Suppose Alice commits arson, setting fire to a store which is completely empty of people (and which she verifies at the time she sets the fire). Suppose Bob happens to be running past the store, which is visibly engulfed in flames. Suppose further that Charlie sees Bob, runs towards him from the side, and body-slams him into the burning store. At this point, Bob hits his head on something, knocking him unconscious. Nobody renders aid, and Bob dies in the fire.

  • Clearly, Alice is guilty of arson.
  • Clearly, Charlie is guilty of murder.
  • By the doctrine of transferred intent, is Alice also guilty of murder?

2 Answers

You didn’t specify a country. There are some principles, but different countries will not agree on details.

We assume that both Alice and Charlie did what they did intentionally, but did not intend to kill Bob. For Alice, she should have foreseen that when there is a fire, someone might die. Fires kill people. For Charlie, it’s less clear. He should have foreseen that a body slam moving someone through a door might be lethal with some bad luck. But most likely it wasn’t foreseeable that there might be a fire killing Bob, so Charlie wouldn’t have committed murder.

Answered by gnasher729 on December 4, 2021

Charlie may or may not be guilty of murder or of attempted murder. It depends upon his intent and knowledge, which the question doesn't flesh out sufficiently to evaluate. Why did Charlie bodyslam Bob? The reason matters a lot. Did Charlie know that the building was on fire? Was Charlie trying to kill Bob? Was the thing that Bob knocked his head upon an intended result of the bodyslam, or an intervening cause? Did Charlie's initially less culpable act and his knowledge combine to create a duty to rescue and what offense (probably not murder) would it be if a death resulted from a failure to rescue?

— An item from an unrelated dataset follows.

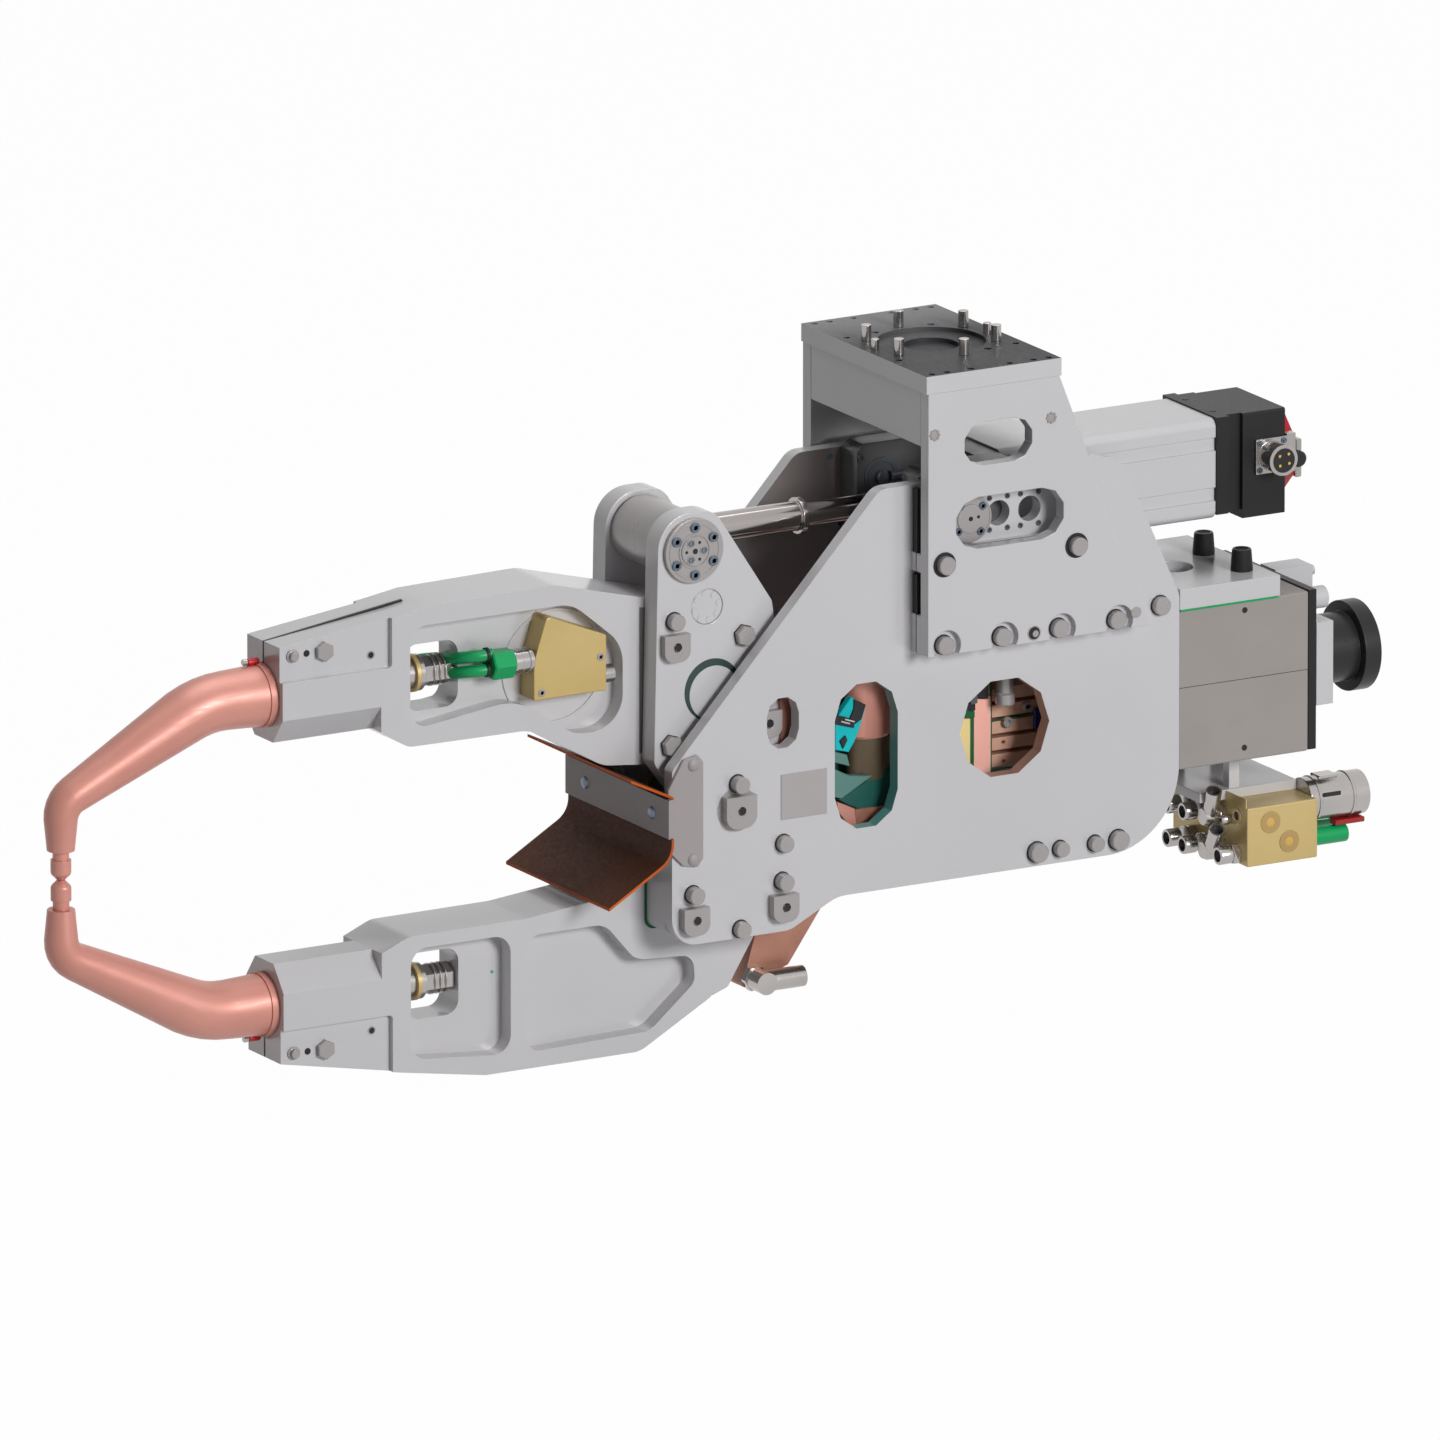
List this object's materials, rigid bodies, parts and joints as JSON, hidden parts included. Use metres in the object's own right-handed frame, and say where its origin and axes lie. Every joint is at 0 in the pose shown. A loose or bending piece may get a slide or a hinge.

Alice is likely to be guilty of murder, but on a felony-murder theory, rather than on a transferred intent theory. In most, but not all, states if you are in the process of committing one of an enumerated list of specific felonies that pose a high risk of serious injury or death, such as arson, you are guilty of murder in the event that anyone (even a co-conspirator) dies as a result of your felonious course of conduct, whether or not you intended that a death result.

Alice might have been able to purge her felony-murder liability if she had tried to put out the fire and save Bob once she realized that he was in danger, under the exception to felony-murder for renunciation of a course of felonious conduct, but she didn't even try.

The doctrine of transferred intent in a murder case usually applies when you intent to kill one person and instead end up killing someone else. But, Alice didn't intend to kill anyway, so this doctrine does not apply.

Alice's best defense would be that the death was a result of the attack by Charlie, rather than by the fire, which she would merely have to establish a reasonable doubt regarding. But, ultimately that would be a weak defense for her.